▶ **DATA EXCERPT**:

>>>

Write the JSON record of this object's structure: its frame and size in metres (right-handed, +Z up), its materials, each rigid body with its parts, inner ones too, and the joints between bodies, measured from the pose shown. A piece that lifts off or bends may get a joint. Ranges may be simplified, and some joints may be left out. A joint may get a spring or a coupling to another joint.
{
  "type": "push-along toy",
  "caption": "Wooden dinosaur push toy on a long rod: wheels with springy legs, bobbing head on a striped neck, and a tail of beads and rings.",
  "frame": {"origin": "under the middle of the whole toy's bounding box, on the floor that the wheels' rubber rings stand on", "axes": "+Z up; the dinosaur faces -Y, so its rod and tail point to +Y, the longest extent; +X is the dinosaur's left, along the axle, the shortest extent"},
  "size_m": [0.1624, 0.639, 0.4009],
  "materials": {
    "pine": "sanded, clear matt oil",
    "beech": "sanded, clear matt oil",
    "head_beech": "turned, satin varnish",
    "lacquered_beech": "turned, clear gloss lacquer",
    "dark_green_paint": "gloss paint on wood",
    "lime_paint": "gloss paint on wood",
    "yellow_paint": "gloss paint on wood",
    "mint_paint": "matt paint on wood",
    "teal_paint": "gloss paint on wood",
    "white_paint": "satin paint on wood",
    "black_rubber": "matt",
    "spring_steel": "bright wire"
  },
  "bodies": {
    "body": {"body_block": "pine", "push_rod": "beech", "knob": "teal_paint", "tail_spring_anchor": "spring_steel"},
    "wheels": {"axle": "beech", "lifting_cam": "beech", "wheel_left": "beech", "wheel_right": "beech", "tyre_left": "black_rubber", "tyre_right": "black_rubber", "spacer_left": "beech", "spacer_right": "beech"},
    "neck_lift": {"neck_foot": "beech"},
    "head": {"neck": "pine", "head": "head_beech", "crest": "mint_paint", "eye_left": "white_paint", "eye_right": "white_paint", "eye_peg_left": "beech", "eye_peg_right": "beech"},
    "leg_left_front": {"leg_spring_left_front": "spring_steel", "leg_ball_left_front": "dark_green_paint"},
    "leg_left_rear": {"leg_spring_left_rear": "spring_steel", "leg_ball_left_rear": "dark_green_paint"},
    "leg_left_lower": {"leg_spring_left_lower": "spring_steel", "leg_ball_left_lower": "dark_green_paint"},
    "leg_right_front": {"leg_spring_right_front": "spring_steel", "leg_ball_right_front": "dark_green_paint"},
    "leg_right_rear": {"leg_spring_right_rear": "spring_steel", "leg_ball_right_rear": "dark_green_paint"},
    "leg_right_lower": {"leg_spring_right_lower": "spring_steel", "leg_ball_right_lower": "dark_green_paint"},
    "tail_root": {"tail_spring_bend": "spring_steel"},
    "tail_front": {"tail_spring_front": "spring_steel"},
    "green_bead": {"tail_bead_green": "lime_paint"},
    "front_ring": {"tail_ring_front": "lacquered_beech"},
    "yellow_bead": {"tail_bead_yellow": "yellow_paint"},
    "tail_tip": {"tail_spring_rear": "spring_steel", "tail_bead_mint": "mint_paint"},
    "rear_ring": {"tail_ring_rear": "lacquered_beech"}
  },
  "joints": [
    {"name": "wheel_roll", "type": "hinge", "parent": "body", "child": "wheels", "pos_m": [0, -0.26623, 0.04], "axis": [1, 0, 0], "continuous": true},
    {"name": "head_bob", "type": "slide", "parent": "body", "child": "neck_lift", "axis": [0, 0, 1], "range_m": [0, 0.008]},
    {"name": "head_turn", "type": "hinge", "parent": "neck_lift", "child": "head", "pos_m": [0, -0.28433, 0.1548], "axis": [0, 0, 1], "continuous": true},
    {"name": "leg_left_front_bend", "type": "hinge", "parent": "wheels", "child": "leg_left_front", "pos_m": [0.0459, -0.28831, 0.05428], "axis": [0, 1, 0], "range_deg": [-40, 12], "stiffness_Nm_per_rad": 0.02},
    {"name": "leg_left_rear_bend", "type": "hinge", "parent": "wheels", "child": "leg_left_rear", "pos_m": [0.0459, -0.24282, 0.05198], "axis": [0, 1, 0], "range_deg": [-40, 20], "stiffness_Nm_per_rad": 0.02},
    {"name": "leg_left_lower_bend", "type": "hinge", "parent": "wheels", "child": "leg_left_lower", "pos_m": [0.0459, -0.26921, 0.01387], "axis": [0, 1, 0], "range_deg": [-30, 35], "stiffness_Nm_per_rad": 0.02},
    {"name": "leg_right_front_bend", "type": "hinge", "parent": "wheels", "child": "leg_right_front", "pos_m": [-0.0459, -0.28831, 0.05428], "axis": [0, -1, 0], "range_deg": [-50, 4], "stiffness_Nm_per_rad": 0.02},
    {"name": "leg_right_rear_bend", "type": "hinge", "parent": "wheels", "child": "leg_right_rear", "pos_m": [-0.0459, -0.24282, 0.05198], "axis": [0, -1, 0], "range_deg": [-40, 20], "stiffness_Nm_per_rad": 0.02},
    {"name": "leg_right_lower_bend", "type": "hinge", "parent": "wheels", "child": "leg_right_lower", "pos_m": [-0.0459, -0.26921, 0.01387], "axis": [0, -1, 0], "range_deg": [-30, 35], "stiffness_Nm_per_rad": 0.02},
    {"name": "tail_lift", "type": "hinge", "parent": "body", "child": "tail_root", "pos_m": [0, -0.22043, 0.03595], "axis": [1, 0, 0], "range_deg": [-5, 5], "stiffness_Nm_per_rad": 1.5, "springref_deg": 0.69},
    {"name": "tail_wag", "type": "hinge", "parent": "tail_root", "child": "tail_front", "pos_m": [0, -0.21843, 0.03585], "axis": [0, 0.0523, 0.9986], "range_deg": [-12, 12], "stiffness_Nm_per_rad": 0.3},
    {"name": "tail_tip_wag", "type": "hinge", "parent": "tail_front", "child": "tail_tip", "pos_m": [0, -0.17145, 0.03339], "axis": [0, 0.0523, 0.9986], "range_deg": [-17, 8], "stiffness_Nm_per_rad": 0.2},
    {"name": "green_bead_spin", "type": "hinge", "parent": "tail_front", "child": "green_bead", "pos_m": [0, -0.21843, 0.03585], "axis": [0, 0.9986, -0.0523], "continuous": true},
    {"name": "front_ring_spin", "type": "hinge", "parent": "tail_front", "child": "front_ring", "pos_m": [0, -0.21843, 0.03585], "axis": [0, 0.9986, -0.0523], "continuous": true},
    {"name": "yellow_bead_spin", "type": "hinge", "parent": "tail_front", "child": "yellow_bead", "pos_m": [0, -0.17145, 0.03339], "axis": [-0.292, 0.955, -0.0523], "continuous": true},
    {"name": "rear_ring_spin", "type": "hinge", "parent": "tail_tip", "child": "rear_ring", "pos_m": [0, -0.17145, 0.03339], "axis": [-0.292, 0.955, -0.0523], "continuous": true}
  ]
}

<<<

▶ **DIRECTIONS**: Restate the data above word for word, please.

▶ **FULL ANSWER**:
Write the JSON record of this object's structure: its frame and size in metres (right-handed, +Z up), its materials, each rigid body with its parts, inner ones too, and the joints between bodies, measured from the pose shown. A piece that lifts off or bends may get a joint. Ranges may be simplified, and some joints may be left out. A joint may get a spring or a coupling to another joint.
{
  "type": "push-along toy",
  "caption": "Wooden dinosaur push toy on a long rod: wheels with springy legs, bobbing head on a striped neck, and a tail of beads and rings.",
  "frame": {"origin": "under the middle of the whole toy's bounding box, on the floor that the wheels' rubber rings stand on", "axes": "+Z up; the dinosaur faces -Y, so its rod and tail point to +Y, the longest extent; +X is the dinosaur's left, along the axle, the shortest extent"},
  "size_m": [0.1624, 0.639, 0.4009],
  "materials": {
    "pine": "sanded, clear matt oil",
    "beech": "sanded, clear matt oil",
    "head_beech": "turned, satin varnish",
    "lacquered_beech": "turned, clear gloss lacquer",
    "dark_green_paint": "gloss paint on wood",
    "lime_paint": "gloss paint on wood",
    "yellow_paint": "gloss paint on wood",
    "mint_paint": "matt paint on wood",
    "teal_paint": "gloss paint on wood",
    "white_paint": "satin paint on wood",
    "black_rubber": "matt",
    "spring_steel": "bright wire"
  },
  "bodies": {
    "body": {"body_block": "pine", "push_rod": "beech", "knob": "teal_paint", "tail_spring_anchor": "spring_steel"},
    "wheels": {"axle": "beech", "lifting_cam": "beech", "wheel_left": "beech", "wheel_right": "beech", "tyre_left": "black_rubber", "tyre_right": "black_rubber", "spacer_left": "beech", "spacer_right": "beech"},
    "neck_lift": {"neck_foot": "beech"},
    "head": {"neck": "pine", "head": "head_beech", "crest": "mint_paint", "eye_left": "white_paint", "eye_right": "white_paint", "eye_peg_left": "beech", "eye_peg_right": "beech"},
    "leg_left_front": {"leg_spring_left_front": "spring_steel", "leg_ball_left_front": "dark_green_paint"},
    "leg_left_rear": {"leg_spring_left_rear": "spring_steel", "leg_ball_left_rear": "dark_green_paint"},
    "leg_left_lower": {"leg_spring_left_lower": "spring_steel", "leg_ball_left_lower": "dark_green_paint"},
    "leg_right_front": {"leg_spring_right_front": "spring_steel", "leg_ball_right_front": "dark_green_paint"},
    "leg_right_rear": {"leg_spring_right_rear": "spring_steel", "leg_ball_right_rear": "dark_green_paint"},
    "leg_right_lower": {"leg_spring_right_lower": "spring_steel", "leg_ball_right_lower": "dark_green_paint"},
    "tail_root": {"tail_spring_bend": "spring_steel"},
    "tail_front": {"tail_spring_front": "spring_steel"},
    "green_bead": {"tail_bead_green": "lime_paint"},
    "front_ring": {"tail_ring_front": "lacquered_beech"},
    "yellow_bead": {"tail_bead_yellow": "yellow_paint"},
    "tail_tip": {"tail_spring_rear": "spring_steel", "tail_bead_mint": "mint_paint"},
    "rear_ring": {"tail_ring_rear": "lacquered_beech"}
  },
  "joints": [
    {"name": "wheel_roll", "type": "hinge", "parent": "body", "child": "wheels", "pos_m": [0, -0.26623, 0.04], "axis": [1, 0, 0], "continuous": true},
    {"name": "head_bob", "type": "slide", "parent": "body", "child": "neck_lift", "axis": [0, 0, 1], "range_m": [0, 0.008]},
    {"name": "head_turn", "type": "hinge", "parent": "neck_lift", "child": "head", "pos_m": [0, -0.28433, 0.1548], "axis": [0, 0, 1], "continuous": true},
    {"name": "leg_left_front_bend", "type": "hinge", "parent": "wheels", "child": "leg_left_front", "pos_m": [0.0459, -0.28831, 0.05428], "axis": [0, 1, 0], "range_deg": [-40, 12], "stiffness_Nm_per_rad": 0.02},
    {"name": "leg_left_rear_bend", "type": "hinge", "parent": "wheels", "child": "leg_left_rear", "pos_m": [0.0459, -0.24282, 0.05198], "axis": [0, 1, 0], "range_deg": [-40, 20], "stiffness_Nm_per_rad": 0.02},
    {"name": "leg_left_lower_bend", "type": "hinge", "parent": "wheels", "child": "leg_left_lower", "pos_m": [0.0459, -0.26921, 0.01387], "axis": [0, 1, 0], "range_deg": [-30, 35], "stiffness_Nm_per_rad": 0.02},
    {"name": "leg_right_front_bend", "type": "hinge", "parent": "wheels", "child": "leg_right_front", "pos_m": [-0.0459, -0.28831, 0.05428], "axis": [0, -1, 0], "range_deg": [-50, 4], "stiffness_Nm_per_rad": 0.02},
    {"name": "leg_right_rear_bend", "type": "hinge", "parent": "wheels", "child": "leg_right_rear", "pos_m": [-0.0459, -0.24282, 0.05198], "axis": [0, -1, 0], "range_deg": [-40, 20], "stiffness_Nm_per_rad": 0.02},
    {"name": "leg_right_lower_bend", "type": "hinge", "parent": "wheels", "child": "leg_right_lower", "pos_m": [-0.0459, -0.26921, 0.01387], "axis": [0, -1, 0], "range_deg": [-30, 35], "stiffness_Nm_per_rad": 0.02},
    {"name": "tail_lift", "type": "hinge", "parent": "body", "child": "tail_root", "pos_m": [0, -0.22043, 0.03595], "axis": [1, 0, 0], "range_deg": [-5, 5], "stiffness_Nm_per_rad": 1.5, "springref_deg": 0.69},
    {"name": "tail_wag", "type": "hinge", "parent": "tail_root", "child": "tail_front", "pos_m": [0, -0.21843, 0.03585], "axis": [0, 0.0523, 0.9986], "range_deg": [-12, 12], "stiffness_Nm_per_rad": 0.3},
    {"name": "tail_tip_wag", "type": "hinge", "parent": "tail_front", "child": "tail_tip", "pos_m": [0, -0.17145, 0.03339], "axis": [0, 0.0523, 0.9986], "range_deg": [-17, 8], "stiffness_Nm_per_rad": 0.2},
    {"name": "green_bead_spin", "type": "hinge", "parent": "tail_front", "child": "green_bead", "pos_m": [0, -0.21843, 0.03585], "axis": [0, 0.9986, -0.0523], "continuous": true},
    {"name": "front_ring_spin", "type": "hinge", "parent": "tail_front", "child": "front_ring", "pos_m": [0, -0.21843, 0.03585], "axis": [0, 0.9986, -0.0523], "continuous": true},
    {"name": "yellow_bead_spin", "type": "hinge", "parent": "tail_front", "child": "yellow_bead", "pos_m": [0, -0.17145, 0.03339], "axis": [-0.292, 0.955, -0.0523], "continuous": true},
    {"name": "rear_ring_spin", "type": "hinge", "parent": "tail_tip", "child": "rear_ring", "pos_m": [0, -0.17145, 0.03339], "axis": [-0.292, 0.955, -0.0523], "continuous": true}
  ]
}